Regisseur Matthias Grupp und seine Spielerinnen und Spieler präsentieren eine ausgesprochen stimmige Mixtur aus skurriler Komik und berührendem Tiefgang. Die Figuren und die kleinen Geschichten regen zum Schmunzeln an, man kann über sie lachen, aber sie werden, auch wenn ab und zu vielleicht etwas gar dick aufgetragen wird, nicht auf denunzierende Art lächerlich gemacht. Es ist wie die Disco-Besucherin einmal in einer Mischung aus Selbstgespräch und Standpauke herausschreit: «Du wirst jetzt einmal weich und geschmeidig sein!»

Ein melancholischer Aufsteller

Es ist ein Abend, der einen in melancholischen und wunderbaren Erinnerungen schwelgen lässt. Und einen in guter Stimmung entlässt. Das war nach der Premiere deutlich spürbar.

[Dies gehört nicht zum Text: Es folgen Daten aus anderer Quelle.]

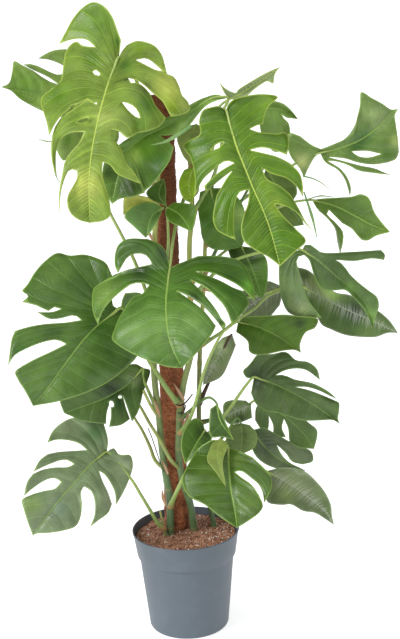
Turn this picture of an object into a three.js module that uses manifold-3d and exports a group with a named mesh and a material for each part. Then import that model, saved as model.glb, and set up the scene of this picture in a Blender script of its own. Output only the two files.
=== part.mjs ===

Vielleicht lag es auch ein bisschen daran, dass so viele ehemalige Vorstadttheater-Mitstreiter und Theaterkolleginnen anwesend waren, was dem Abend auch ein bisschen den Charakter eines Familienfestes verlieh. Aber auch die anwesende Schulklasse, die Schülerinnen und Schüler, die wohl noch mitten im gezeigten Irrgarten der Gefühle stecken, wirkten nach dem Schlussapplaus ausgesprochen fröhlich.


«Kopf hoch, tanzen!»
, bis am 16. November und zusätzlich in der Silvesternacht.
Am Sonntag, 2. November, hält Vorstadttheater-Mitgründerin Ruth Oswalt zusammen mit Weggefährtinnen und -gefährten Rückschau auf ihre bewegte und bewegende Zeit. Und am 14. November findet im Anschluss an die Jubiläumsproduktion ein grosses Geburtstags-Tanzfest statt.